I have found some solace in social justice circles, however. I even like to think that I bring a unique perspective to the table in many discussions, since I’m somebody with family from two extremely different cultural and socioeconomic backgrounds. I have a Puerto Rican mother who grew up in what was arguably the most dangerous place in the country, and a white father whose family moved to the suburbs before their city took a shot at that title. I wonder, though, if these differences are what ultimately caused their divorce. Is it possible for people so different to stay joined in holy matrimony? And what of their children, who were raised with both cultures? For how long can we walk the tightrope without eventually falling to one side or the other?

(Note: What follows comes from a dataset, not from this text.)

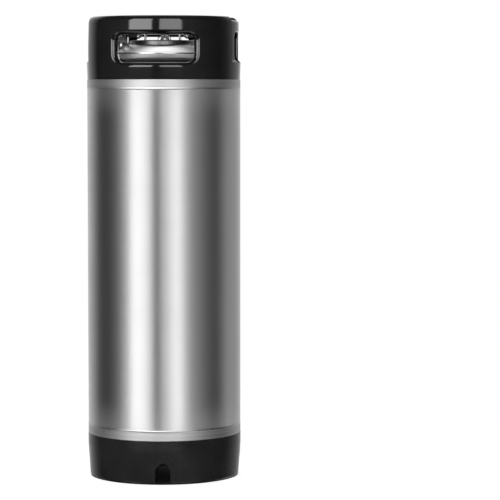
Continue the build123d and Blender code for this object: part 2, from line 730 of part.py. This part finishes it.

Sometimes I question if I have already chosen a side without realizing it. Am I even good at speaking about social issues, or am I just a clueless, privileged white person trying to speak more loudly than the actual people of color? After all, I’ve never really been the subject of oppression in the same way that other people have. Or am I so obsessed with being accepted as a Puerto Rican that I blindly speak out against anything that can be considered racist, making me equally as dangerous? Can I even be considered a person of color if my color is white?

The thing about being mixed is that the answers to all of these questions about identity typically depend on who is asked. To some, I look/act/talk like I’m white, and to others, like I’m Latino. America’s one-drop rule defines me as non-white, but Puerto Rico’s says the opposite. In many ways, it feels like I’m so much of both that I’m not much of either.